Inilah sebabnya beberapa negara, termasuk Indonesia, hingga kini masih menunda penerapan pajak karbon karena kekhawatiran akan dampak sosial dan ekonomi yang dapat memberatkan, terutama bagi masyarakat berpenghasilan rendah dan sektor-sektor yang sangat bergantung pada bahan bakar fosil. Banyak negara memilih untuk mengeksplorasi alternatif lain seperti skema perdagangan emisi, subsidi energi hijau, atau program pengurangan emisi sukarela, yang dianggap dapat memberikan transisi yang lebih bertahap dan terukur menuju ekonomi rendah karbon.
Lebih lanjut, TEQs menawarkan pendekatan yang lebih adil dan memberikan insentif ekonomi yang lebih kuat bagi individu dan bisnis untuk secara aktif mencari cara mengurangi konsumsi energi mereka. Ini akan membangun ekosistem pasar yang dapat menyesuaikan secara alami dengan kebutuhan dan perilaku masyarakat, memberikan solusi yang lebih berkelanjutan dan berkeadilan dalam menghadapi tantangan iklim global.

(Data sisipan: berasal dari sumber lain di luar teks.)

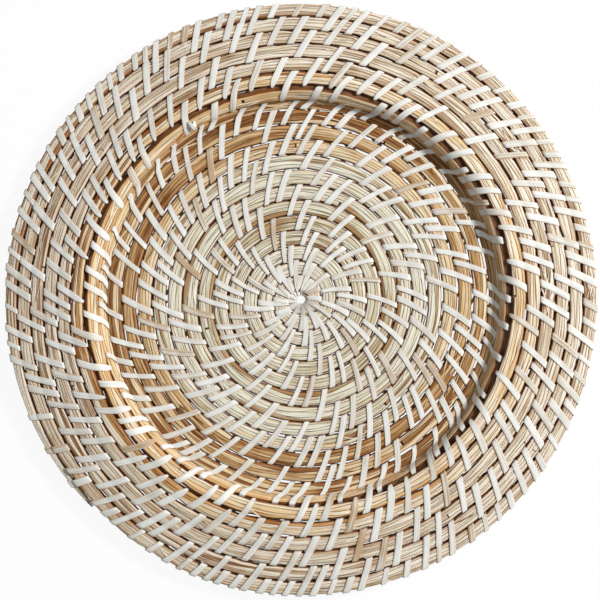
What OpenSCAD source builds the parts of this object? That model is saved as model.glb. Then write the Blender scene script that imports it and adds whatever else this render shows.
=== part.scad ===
// Coiled rattan charger plate. One bundle of split cane winds outward from a small
// centre hole, across a flat floor, up a short wall and over a falling rim. Flat strips
// of peeled cane lace each turn to the turn inside it. Millimetres, +Z up, standing on z = 0.

/* [Coil] */
// Radius of the hole at the centre, to the middle of the strips that line it
hole_r = 2.8; // [2.6:0.1:5]
// Width of the bundle in the floor
coil_w = 7.3; // [6:0.1:9]
// Thickness of the bundle
coil_h = 5.6; // [4.5:0.1:6.5]

/* [Wall and rim] */
// Steepest slope of the wall, in degrees
wall_angle = 74; // [50:1:76]
// Radius of the bends at the foot and at the top of the wall
wall_bend_r = 6.4; // [6:0.1:10]
// Width of the rim, measured down its slope
rim_w = 48.2; // [42:0.2:60]
// Fall of the rim towards the edge, in degrees
rim_fall = 8; // [0:1:10]

/* [Lacing] */
// Width of a strip in the floor
strip_w = 3.3; // [2.5:0.1:3.6]
// Width of a strip in the wall and rim
rim_strip_w = 3.8; // [2.5:0.1:4]
// Thickness of a strip
strip_t = 0.4; // [0.3:0.05:0.7]
// Lean of a strip from the radius, in degrees
strip_lean = 28; // [14:1:30]
// Wraps in the first turn
centre_wraps = 12; // [9:1:13]
// Most wraps in a turn of the floor
floor_wraps = 22; // [16:1:24]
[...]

Melalui skema TEQs, setiap warga negara akan mendapatkan kuota energi yang sama, memberikan insentif kepada mereka yang dapat menghemat atau menggunakan energi lebih efisien untuk menjual kuota lebih. Ini menciptakan pasar yang dinamis dan adil, di mana beban pengurangan emisi didistribusikan berdasarkan kemampuan konsumsi energi.

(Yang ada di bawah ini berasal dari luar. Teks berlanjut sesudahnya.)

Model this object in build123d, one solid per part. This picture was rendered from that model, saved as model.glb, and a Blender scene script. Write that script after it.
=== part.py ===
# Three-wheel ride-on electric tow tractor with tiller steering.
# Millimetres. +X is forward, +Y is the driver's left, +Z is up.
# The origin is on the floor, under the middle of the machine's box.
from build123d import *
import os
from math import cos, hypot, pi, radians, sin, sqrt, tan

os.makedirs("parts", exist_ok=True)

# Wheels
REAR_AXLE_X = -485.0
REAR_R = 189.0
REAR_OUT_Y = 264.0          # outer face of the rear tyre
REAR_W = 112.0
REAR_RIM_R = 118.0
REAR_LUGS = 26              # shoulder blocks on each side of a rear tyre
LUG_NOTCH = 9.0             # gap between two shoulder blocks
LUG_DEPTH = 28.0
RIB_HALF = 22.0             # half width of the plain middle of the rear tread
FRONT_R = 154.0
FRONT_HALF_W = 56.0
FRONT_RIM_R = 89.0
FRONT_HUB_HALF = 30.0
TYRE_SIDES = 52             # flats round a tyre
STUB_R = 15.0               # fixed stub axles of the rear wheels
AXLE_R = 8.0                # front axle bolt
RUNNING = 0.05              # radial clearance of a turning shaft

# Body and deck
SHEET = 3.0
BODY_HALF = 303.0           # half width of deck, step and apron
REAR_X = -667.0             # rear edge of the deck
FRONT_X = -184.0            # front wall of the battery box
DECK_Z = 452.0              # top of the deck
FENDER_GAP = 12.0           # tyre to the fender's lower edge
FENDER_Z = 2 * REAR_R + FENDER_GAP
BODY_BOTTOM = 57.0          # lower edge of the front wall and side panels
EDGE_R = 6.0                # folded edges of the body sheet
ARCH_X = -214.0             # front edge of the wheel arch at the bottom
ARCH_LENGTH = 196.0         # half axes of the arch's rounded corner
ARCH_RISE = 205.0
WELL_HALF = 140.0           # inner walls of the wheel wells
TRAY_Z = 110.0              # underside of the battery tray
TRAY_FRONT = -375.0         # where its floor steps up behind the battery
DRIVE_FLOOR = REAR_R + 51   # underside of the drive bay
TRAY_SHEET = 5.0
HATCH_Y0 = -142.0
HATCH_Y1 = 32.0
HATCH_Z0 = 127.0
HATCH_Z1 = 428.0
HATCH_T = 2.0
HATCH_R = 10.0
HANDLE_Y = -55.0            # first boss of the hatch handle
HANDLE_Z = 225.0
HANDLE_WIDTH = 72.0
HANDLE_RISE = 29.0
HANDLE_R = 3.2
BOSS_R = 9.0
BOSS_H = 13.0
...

Konsep ransum (penjatahan) energi tidak hanya menjadi wacana teoretis, tetapi sudah menjadi bagian keinginan politik (political will) perubahan iklim, khususnya di negara-negara maju. Pemerintah Inggris, misalnya, telah melakukan studi kelayakan tentang sistem ransum energi atau Tradable Energy Quotas (TEQs). Laporan tahun 2008 menunjukkan hasil yang positif, dan pada tahun 2011, sejumlah besar anggota parlemen Inggris mendukung penerapan sistem TEQs. Sistem ini juga menarik minat dari Komisi Eropa pada tahun 2018, karena menawarkan cara yang lebih konkret untuk mencapai target pengurangan karbon yang telah ditetapkan oleh para politisi.